David Blumenthal, MD, National Coordinator for Health Information Technology, told attendees of the eHealth Initiative in Washington, DC, on Thursday that "we have now officially entered the age of meaningful use."
Blumenthal said that since Jan. 3, when registration opened for providers to attest to meaningful use, some 13,000 providers have signed up to qualify for incentives for electronic health record adoption, and ONC is receiving hundreds of calls a day from providers asking questions about the process.
"You are part of making this happen," he told the healthcare IT stakeholders attending the conference. "We stand on your shoulders in this effort."
Yet Blumenthal said there is still an enormous amount of work left to do and the need for a major education plan to pull providers – physicians in particular – onto the meaningful use bandwagon. Many doctors still don't know what this effort is about, he said.
"It's within our collective grasp to use healthcare IT to launch a new era in American healthcare," said Blumenthal. "I think that meaningful use is a transformative concept."

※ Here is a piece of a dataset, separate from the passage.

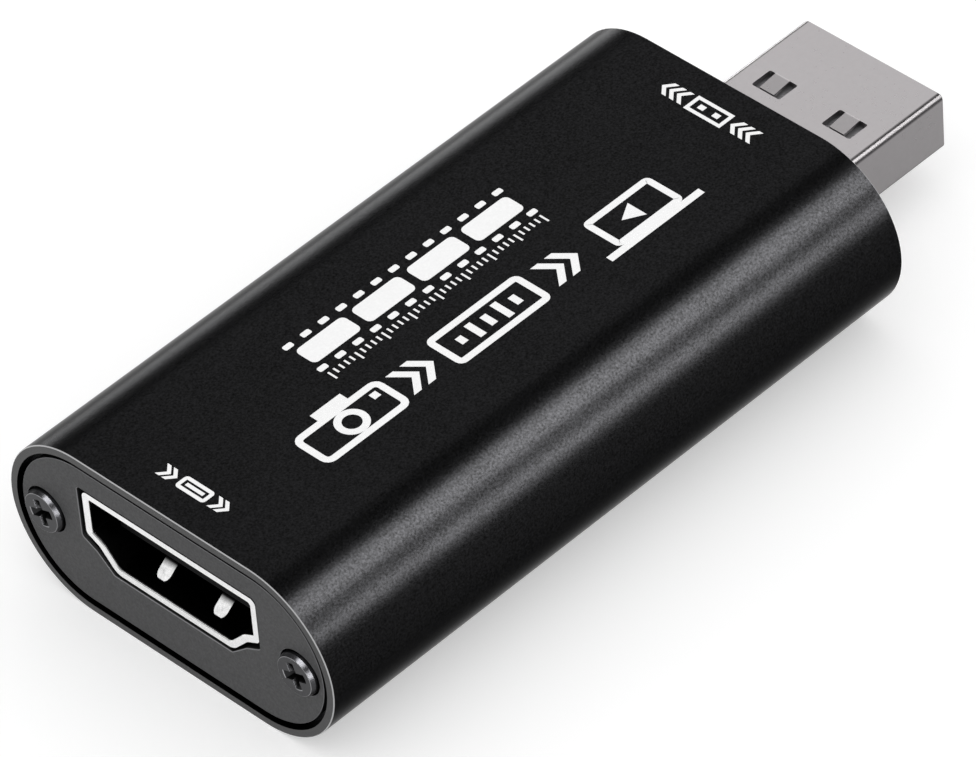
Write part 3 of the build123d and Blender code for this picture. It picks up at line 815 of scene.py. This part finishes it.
def inkDisc(u, v, radius, sides=ink["ringSides"], turn=0.0):
    clearSelection()
    bpy.ops.mesh.primitive_circle_add(
        vertices=sides, radius=radius * mm, fill_type="NGON", location=(0, 0, 0)
    )
    disc = bpy.context.object
    bpy.ops.object.mode_set(mode="EDIT")
    bpy.ops.transform.rotate(
        value=math.radians(turn), orient_axis="Z", center_override=(0, 0, 0)
    )
    bpy.ops.transform.translate(value=(u * mm, v * mm, 0))
    bpy.ops.object.mode_set(mode="OBJECT")
    return disc


def hollowed(shape, stroke):
    # only a line of this width is left along the shape's outline
    bpy.context.view_layer.objects.active = shape
    bpy.ops.object.mode_set(mode="EDIT")
    bpy.ops.mesh.select_mode(type="FACE")
    bpy.ops.mesh.select_all(action="SELECT")
    bpy.ops.mesh.inset(thickness=stroke * mm)
    bpy.ops.mesh.delete(type="FACE")
    bpy.ops.object.mode_set(mode="OBJECT")
    return shape


def inkChevron(u, v, reach, height, stroke):
    chevron = inkPlate(0, 0, stroke, height)
    bpy.ops.object.mode_set(mode="EDIT")
    bpy.ops.mesh.select_all(action="SELECT")
    bpy.ops.mesh.subdivide(number_cuts=1)
    middleBand = height * mm / 4  # only the new middle row lies in it
    selectVerts(chevron, lambda place: abs(place.y) < middleBand)
    bpy.ops.transform.translate(value=(reach * mm, 0, 0))
    bpy.ops.mesh.select_all(action="SELECT")
    bpy.ops.transform.translate(value=((u - reach / 2) * mm, v * mm, 0))
    bpy.ops.object.mode_set(mode="OBJECT")
    return chevron


def printMark(name, shapes, x, y, turn):
    # joins the shapes, gives them the ink's thickness and lays them on the case's flat top
    clearSelection()
    for shape in shapes:
        shape.select_set(True)
    bpy.context.view_layer.objects.active = shapes[0]
    bpy.ops.object.join()
    mark = bpy.context.object
    mark.name = name
    bpy.ops.object.mode_set(mode="EDIT")
    bpy.ops.mesh.select_mode(type="FACE")
    bpy.ops.mesh.select_all(action="SELECT")
    bpy.ops.mesh.normals_make_consistent(inside=False)
    bpy.ops.mesh.extrude_region_move(
        TRANSFORM_OT_translate={"value": (0, 0, (ink["sunk"] + ink["proud"]) * mm)}
    )
    bpy.ops.mesh.select_all(action="SELECT")
    bpy.ops.mesh.normals_make_consistent(inside=False)
    bpy.ops.object.mode_set(mode="OBJECT")
    mark.rotation_euler = (0, 0, math.radians(turn))
    mark.location = (x * mm, y * mm, caseTop - ink["sunk"] * mm)
    bpy.ops.object.transform_apply(location=True, rotation=True, scale=True)
    mark.data.materials.append(whiteInk["material"])
    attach(mark, "root")
    return mark


caseLow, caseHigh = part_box("outer_shell")
caseTop = caseHigh.z
caseFront = caseLow.x / mm

# The arrows and the socket that stand at the input end
inputPrint = {
    "fromFront": 2.85,
    "aside": -0.1,
    "turn": -90.0,
    "stroke": 0.27,
    "icon": (2.5, 1.15),
    "blade": (1.5, 0.27),
    "arrow": (0.5, 1.1, 0.34),
    "arrowPlaces": (-2.5, -1.95, 1.95, 2.5),
}


def printInputMark(values):
    length, height = values["icon"]
    shapes = [
        hollowed(inkPlate(0, 0, length, height, values["stroke"]), values["stroke"]),
        inkPlate(0, 0, *values["blade"]),
    ]
    for u in values["arrowPlaces"]:
        shapes.append(inkChevron(u, 0, *values["arrow"]))
    return printMark(
        "inputMark", shapes, caseFront + values["fromFront"], values["aside"], values["turn"]
    )


printInputMark(inputPrint)

# The plug and its arrows at the output end
outputPrint = {
    "fromFront": 48.25,
    "aside": -0.4,
    "turn": 90.0,
    "stroke": 0.27,
    "icon": (3.1, 1.5),
    "window": (0.5, 0.42),
    "windowPlaces": (-0.62, 0.62),
    "arrow": (0.55, 1.3, 0.36),
    "arrowPlaces": (-3.6, -2.95, -2.3, 2.3, 2.95, 3.6),
}


def printOutputMark(values):
    length, height = values["icon"]
    shapes = [hollowed(inkPlate(0, 0, length, height), values["stroke"])]
    for u in values["windowPlaces"]:
        shapes.append(inkPlate(u, 0, *values["window"]))
    for u in values["arrowPlaces"]:
        shapes.append(inkChevron(u, 0, *values["arrow"]))
    return printMark(
        "outputMark", shapes, caseFront + values["fromFront"], values["aside"], values["turn"]
    )


printOutputMark(outputPrint)

# The bold row along the case: a camera, the box itself and a laptop, with arrows between them
rowPrint = {
    "fromFront": 25.835,
    "aside": -3.2,
    "stroke": 0.5,
    "camera": (-12.6, 7.4, 3.3, 0.7),  # place, length, height, corner
    "lens": (-12.6, 1.15),
    "cameraHump": (-12.6, 2.6, 0.7),
    "shutter": (-10.0, 1.15, 0.55),
    "box": (-0.6, 8.2, 3.3, 0.55),
    "bars": (-3.0, -1.8, -0.6, 0.6, 1.8),
    "barHeights": (0.7, 1.5, 1.1, 1.7, 0.9),
    "barWidth": 0.52,
    "screen": (12.4, 6.0, 3.3, 0.45),
    "base": (12.4, 8.4, 0.55),
    "play": (12.3, 0.95, 3, -90.0),  # place, radius, sides, turn
    "arrow": (1.05, 2.5, 0.66),
    "arrowPlaces": (-7.6, -6.35, 5.25, 6.5),
}


def printRow(values):
    stroke = values["stroke"]
    place, length, height, corner = values["camera"]
    shapes = [hollowed(inkPlate(place, 0, length, height, corner), stroke)]
    place, humpLength, humpHeight = values["cameraHump"]
    shapes.append(inkPlate(place, (height + humpHeight) / 2, humpLength, humpHeight))
    shapes.append(hollowed(inkDisc(values["lens"][0], 0, values["lens"][1]), stroke))
    place, shutterUp, shutterSize = values["shutter"]
    shapes.append(inkPlate(place, shutterUp - shutterSize, shutterSize, shutterSize))
    place, length, height, corner = values["box"]
    shapes.append(hollowed(inkPlate(place, 0, length, height, corner), stroke))
    for u, barHeight in zip(values["bars"], values["barHeights"]):
        shapes.append(inkPlate(u, 0, values["barWidth"], barHeight))
    place, length, height, corner = values["screen"]
    shapes.append(hollowed(inkPlate(place, 0, length, height, corner), stroke))
    place, baseLength, baseHeight = values["base"]
    shapes.append(inkPlate(place, -height / 2 - baseHeight / 2, baseLength, baseHeight))
    place, radius, sides, turn = values["play"]
    shapes.append(inkDisc(place, 0, radius, sides, turn))
    for u in values["arrowPlaces"]:
        shapes.append(inkChevron(u, 0, *values["arrow"]))
    return printMark("rowMark", shapes, caseFront + values["fromFront"], values["aside"], 0.0)


printRow(rowPrint)

# The film strip over it, with a fine row of ticks under its near edge
filmPrint = {
    "fromFront": 24.835,
    "aside": 3.1,
    "frames": 4,
    "frame": (4.2, 1.8, 0.4),
    "framePitch": 4.85,
    "holes": 13,
    "hole": (0.75, 0.45, 0.13),
    "holePitch": 1.55,
    "holeUp": 1.5,
    "ticks": 41,
    "tick": (0.14, 0.5),
    "longTick": 0.8,
    "ticksPerLong": 5,
    "tickPitch": 0.47,
    "tickUp": -2.05,
}


def printFilm(values):
    length, height, corner = values["frame"]
    shapes = []
    for i in range(values["frames"]):
        u = (i - (values["frames"] - 1) / 2) * values["framePitch"]
        shapes.append(inkPlate(u, 0, length, height, corner))
    holeLength, holeHeight, holeCorner = values["hole"]
    for i in range(values["holes"]):
        u = (i - (values["holes"] - 1) / 2) * values["holePitch"]
        for v in (-values["holeUp"], values["holeUp"]):
            shapes.append(inkPlate(u, v, holeLength, holeHeight, holeCorner))
    tickWidth, tickHeight = values["tick"]
    for i in range(values["ticks"]):
        u = (i - (values["ticks"] - 1) / 2) * values["tickPitch"]
        high = values["longTick"] if i % values["ticksPerLong"] == 0 else tickHeight
        shapes.append(inkPlate(u, values["tickUp"] - high / 2, tickWidth, high))
    return printMark(
        "filmMark", shapes, caseFront + values["fromFront"], values["aside"], 0.0
    )


printFilm(filmPrint)
print("case printed")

According to Blumenthal, meaningful use has multiple dimensions. The Medicare and Medicaid EHR meaningful use funding under HITECH is the incentive part of the plan, but "it's only the tip of the spear," he said. Setting up a national infrastructure for developing electronic health records in the U.S. is another dimension. "It's easy to forget that without healthcare IT, the suite of changes called for under the Affordable Care Act wouldn't be possible," he said.
By the end of January, the regional extension centers – funded under the stimulus package – should have some 40,000 providers working toward meaningful use, Blumenthal said.
Blumenthal went on to outline other signs of progress made in the past year toward ushering in the era of meaningful use. The ONC has continued to work on standards, developing more and more every day in a wiki-type collaborative process, he said.
Twenty-five states have had their healthcare information exchange grant projects approved by ONC. Blumenthal called the projects, "creative, demanding and new." Each state has to work to find the path that makes the most sense for them, he said.
Certification of EHRs for meaningful use has also taken some drastic steps forward, said Blumenthal. "Six months ago, we had no certification process. Now there are 6 temporary certification bodies with a total of 251 certified products" (166 complete EHRs and 85 modules), he said. Fifty-six percent of the EHR products that have been certified were developed by small companies, while 22 percent were products made by large companies with more than 200 employees. In addition, there are six products that are available at no or minimal cost. "All of this is indicative of the explosion in the (EHR) marketplace," he said.
In the era of meaningful use, When it comes to privacy and security, trust and interoperability are paired concepts, Blumenthal said. ONC is working hard to develop the public's trust in EHRs and interoperability. The office has established a new privacy tiger team to advise the HIT Policy Committee and is working with the White House "cybersecurity czar" Howard Schmidt to help the U.S. create flexible, dynamic reliable systems.
Blumenthal said in his travels abroad he has become aware that no country has a handle on EHR exchange. When dealing with personal information, it is hard to build a system that requires that information to be shared with strangers, he said. The best exchanges are built by developing the trust locally, then expanding.
The U.S. has the largest model of EHR exchange in the world, he added, involving some 10 million people in the Veterans Health Administration and Kaiser Permanente programs, "yet these systems seem small compared to our country's size." Just because we don't have exchanges greater than this doesn't mean it can't happen; it just hasn't evolved yet, he added.
Meaningful use and exchange are inseparable, according to Blumenthal. Use of EHRs has to include exchange, when providers and consumers are ready for it, he added. Standards for meaningful use should never be the maximum required; they should be the minimum of what is required to accomplish quality care, he said.
In closing, Blumenthal offered: the meaningful use era is not about technology. It's about quality healthcare.